Motivation Quotation......

Aku meminta kepada Tuhan setangkai bunga, segar, Ia beri kaktus berduri. Aku minta kupu-kupu diberinya-Nya ulat berbulu. Aku sedih dan kecewa. Namun kemudian, kaktus itu berbunga indah sekali dan ulat itupun menjadi kupu-kupu yang sangat cantik. Itulah jalan Tuhan, indah pada masaNYA! Tuhan tidak memberi apa yang kita harapkan. Tapi Dia memberi apa yang kita perlukan. Kadang kala kita sedih, kecewa dan terluka.

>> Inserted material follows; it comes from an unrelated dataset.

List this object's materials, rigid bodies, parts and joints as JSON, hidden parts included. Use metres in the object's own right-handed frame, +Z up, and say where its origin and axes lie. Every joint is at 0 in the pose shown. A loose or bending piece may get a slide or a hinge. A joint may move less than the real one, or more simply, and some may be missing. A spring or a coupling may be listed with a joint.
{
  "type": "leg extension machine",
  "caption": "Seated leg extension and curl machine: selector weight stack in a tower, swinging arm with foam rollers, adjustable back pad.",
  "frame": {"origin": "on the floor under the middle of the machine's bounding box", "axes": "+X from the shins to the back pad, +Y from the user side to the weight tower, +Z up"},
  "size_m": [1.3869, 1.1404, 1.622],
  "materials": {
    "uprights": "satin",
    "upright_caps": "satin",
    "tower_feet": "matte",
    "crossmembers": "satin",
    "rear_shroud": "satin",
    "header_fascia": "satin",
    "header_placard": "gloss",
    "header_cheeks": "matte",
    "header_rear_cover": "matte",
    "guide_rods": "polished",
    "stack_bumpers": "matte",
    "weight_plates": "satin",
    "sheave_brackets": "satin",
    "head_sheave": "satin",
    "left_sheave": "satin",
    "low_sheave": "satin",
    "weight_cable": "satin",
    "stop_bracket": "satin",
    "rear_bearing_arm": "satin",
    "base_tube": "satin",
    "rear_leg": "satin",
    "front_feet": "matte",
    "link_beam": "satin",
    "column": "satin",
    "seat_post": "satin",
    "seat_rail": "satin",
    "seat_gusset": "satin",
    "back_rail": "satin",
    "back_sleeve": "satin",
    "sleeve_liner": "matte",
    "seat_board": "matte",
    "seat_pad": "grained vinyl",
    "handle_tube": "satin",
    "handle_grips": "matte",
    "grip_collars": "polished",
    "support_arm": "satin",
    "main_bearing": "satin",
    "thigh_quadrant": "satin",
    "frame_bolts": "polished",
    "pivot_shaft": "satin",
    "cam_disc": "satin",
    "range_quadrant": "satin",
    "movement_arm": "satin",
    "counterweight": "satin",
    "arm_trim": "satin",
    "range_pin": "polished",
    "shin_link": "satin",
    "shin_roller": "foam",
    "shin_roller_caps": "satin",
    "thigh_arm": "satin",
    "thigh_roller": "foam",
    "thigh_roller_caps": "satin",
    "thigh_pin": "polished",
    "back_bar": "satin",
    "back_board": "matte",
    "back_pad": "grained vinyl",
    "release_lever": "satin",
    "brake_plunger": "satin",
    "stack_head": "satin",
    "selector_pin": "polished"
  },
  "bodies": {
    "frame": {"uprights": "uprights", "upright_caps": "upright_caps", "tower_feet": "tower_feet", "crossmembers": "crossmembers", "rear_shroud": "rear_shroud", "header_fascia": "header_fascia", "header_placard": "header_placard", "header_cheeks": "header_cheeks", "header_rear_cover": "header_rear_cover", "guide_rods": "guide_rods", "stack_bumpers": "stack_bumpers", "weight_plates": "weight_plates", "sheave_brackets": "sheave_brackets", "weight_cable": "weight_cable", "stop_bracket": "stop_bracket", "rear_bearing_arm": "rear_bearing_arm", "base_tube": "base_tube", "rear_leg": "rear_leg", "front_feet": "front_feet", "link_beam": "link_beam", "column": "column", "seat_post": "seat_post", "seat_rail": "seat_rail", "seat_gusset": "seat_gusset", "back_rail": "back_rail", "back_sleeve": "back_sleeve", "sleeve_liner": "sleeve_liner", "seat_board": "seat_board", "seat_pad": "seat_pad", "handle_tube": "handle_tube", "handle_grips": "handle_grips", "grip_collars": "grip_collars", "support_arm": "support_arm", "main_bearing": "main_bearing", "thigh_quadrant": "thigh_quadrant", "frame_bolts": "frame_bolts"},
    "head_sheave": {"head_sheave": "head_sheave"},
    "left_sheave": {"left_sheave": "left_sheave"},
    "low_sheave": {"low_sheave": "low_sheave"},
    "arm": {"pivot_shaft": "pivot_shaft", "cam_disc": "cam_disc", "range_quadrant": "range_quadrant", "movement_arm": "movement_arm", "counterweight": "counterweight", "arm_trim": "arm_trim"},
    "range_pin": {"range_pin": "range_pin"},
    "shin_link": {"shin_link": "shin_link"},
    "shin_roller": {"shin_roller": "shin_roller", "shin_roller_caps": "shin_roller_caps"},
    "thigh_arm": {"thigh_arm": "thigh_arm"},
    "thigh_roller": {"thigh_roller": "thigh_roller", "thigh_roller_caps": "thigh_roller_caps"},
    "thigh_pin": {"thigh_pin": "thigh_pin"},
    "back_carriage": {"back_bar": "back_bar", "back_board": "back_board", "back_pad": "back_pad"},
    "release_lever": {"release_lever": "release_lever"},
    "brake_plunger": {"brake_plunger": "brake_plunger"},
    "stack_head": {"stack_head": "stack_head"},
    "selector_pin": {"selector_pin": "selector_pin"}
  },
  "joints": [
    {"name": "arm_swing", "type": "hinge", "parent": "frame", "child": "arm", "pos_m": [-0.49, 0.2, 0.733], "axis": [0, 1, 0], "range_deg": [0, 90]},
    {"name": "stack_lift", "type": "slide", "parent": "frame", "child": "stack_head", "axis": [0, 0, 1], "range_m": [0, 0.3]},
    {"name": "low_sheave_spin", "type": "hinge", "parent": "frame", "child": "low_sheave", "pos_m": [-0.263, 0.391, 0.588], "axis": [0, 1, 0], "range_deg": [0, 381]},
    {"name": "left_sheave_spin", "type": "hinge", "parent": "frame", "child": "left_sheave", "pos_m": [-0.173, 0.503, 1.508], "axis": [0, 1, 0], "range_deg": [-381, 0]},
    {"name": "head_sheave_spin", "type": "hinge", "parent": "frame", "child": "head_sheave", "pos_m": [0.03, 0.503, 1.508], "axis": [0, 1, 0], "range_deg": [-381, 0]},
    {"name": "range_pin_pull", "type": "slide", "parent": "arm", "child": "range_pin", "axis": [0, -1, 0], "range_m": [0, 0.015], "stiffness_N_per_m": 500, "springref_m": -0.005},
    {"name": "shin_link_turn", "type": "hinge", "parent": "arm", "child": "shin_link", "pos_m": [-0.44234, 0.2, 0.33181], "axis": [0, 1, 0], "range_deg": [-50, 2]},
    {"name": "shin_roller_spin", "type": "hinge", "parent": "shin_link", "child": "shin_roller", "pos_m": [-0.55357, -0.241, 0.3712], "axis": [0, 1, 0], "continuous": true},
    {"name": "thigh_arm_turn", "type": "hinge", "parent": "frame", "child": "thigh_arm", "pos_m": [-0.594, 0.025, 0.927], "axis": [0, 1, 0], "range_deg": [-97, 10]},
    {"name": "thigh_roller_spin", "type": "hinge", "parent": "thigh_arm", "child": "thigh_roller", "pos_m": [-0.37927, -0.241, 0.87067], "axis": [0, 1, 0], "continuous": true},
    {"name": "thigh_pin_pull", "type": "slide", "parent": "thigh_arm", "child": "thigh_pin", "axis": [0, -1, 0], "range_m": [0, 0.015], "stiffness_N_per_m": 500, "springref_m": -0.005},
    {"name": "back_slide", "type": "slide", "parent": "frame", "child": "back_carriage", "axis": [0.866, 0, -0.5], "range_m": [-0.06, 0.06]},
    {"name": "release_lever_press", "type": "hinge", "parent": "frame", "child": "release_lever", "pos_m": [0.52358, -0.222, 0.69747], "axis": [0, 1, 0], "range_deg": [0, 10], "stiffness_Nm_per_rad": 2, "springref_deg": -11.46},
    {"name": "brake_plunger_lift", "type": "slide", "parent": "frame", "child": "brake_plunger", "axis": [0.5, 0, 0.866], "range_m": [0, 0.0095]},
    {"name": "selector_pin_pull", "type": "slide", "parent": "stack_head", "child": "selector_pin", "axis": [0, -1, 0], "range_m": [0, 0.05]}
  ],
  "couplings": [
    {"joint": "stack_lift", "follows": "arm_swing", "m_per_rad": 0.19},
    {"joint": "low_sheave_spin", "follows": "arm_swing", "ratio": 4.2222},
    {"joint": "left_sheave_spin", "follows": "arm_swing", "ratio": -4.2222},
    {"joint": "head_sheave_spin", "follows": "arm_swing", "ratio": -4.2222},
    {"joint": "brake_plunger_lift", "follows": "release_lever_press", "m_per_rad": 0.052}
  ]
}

Tapi jauh di atas segalanya Dia sedang mengatur yang terbaik dalam kehidupan kita.............................................

Monday, July 26, 2010

Since last night....

I never have any motivation to keep doing my work....I feel so lost .....I don't know why I'm so emotional...I'm so lazy at the maximum level...the more I feel bored... I will browse my FB account to make it my feels better....but last night and few days backwards I feel not...I feel mix around and sometimes I hate everybody in surrounds me except my family......I don't know why I'm being so arrogant and weird like this......I feel nobody will understand what I feel into...All the negative aura or feelings is playing around in my mind...poor to my mom and spouse ...I'm so sorry to them...they got the 'effect's with my emotion feelings.........

I still 'owe' few works that should finish last week, but still hang out until today... I need momentum to continue my unsettled work as soon as possible.....sorry for my loyal readers(did I have it???).....since lately all my entries all about my unstable feelings and emotion...

4 comments:

Anonymous said...

Salam,

buat Phd memang macam tu. Emosi turun naik. Dia akan sampai satu tahap kemalasan yang kritikal. saya pernah sampai tahap scale 10/10..hehe tetapi lepas tu menyesal sebab saya beri peluang emosi menguasai diri. Maybe you just need a break for a while. Kadang2 rasa nak menyendiri tu sebenarnya petanda hati dan jiwa kita rindukan pada Tuhan. Mungkin semua ni puan dah buat but maybe by doing tahajud di malam hari continuosly, InsyaAllah perasaan itu akan pergi. Bukan apa sebab saya pernah mengalaminya dan saya 'berubat' dengan cara itu. Alhamdulillah ia berkesan...Saya doakan semoga puan dapat momentum seperti sedia kala. Allah sedang menguji puan dan ujian itu tandanya Dia sayangkan puan:-)

Unknown said...

anonymous- thanks a lot for the advice....I'll try my best to follow it.....take a break, menyendiri dan bertahajud.....ya..itulah yg sebenarnya yg saya perlukan mungkin.....

Cristina Costa said...

Hi,

motivation is something that comes as goes.
Doing a PhD is hard work. It's a game of persistence...and gathering enough stamina to keep going.

But you know you have what it takes to get there. I saw that at SPARC.
It's just a phase. we can't be motivated all the time, but the think you cannot forget is that you are passionated about what you do. Just take a break. Sometimes a pause helps. Then you come back and see things differently. You see people differently too.

I must say that at this time of the year I feel tired too, and grumpy!
The only thing on my mind is Vacation! :-)
I hope that after I come back I'll be more re-energised and can carry on with my studies and work.
Sometimes it good to stop. Then the motivation starts again! :-)

Unknown said...

christina- thanks for your support..you know you're my teacher for blogging since my first year until now!!!!!!!!!!!!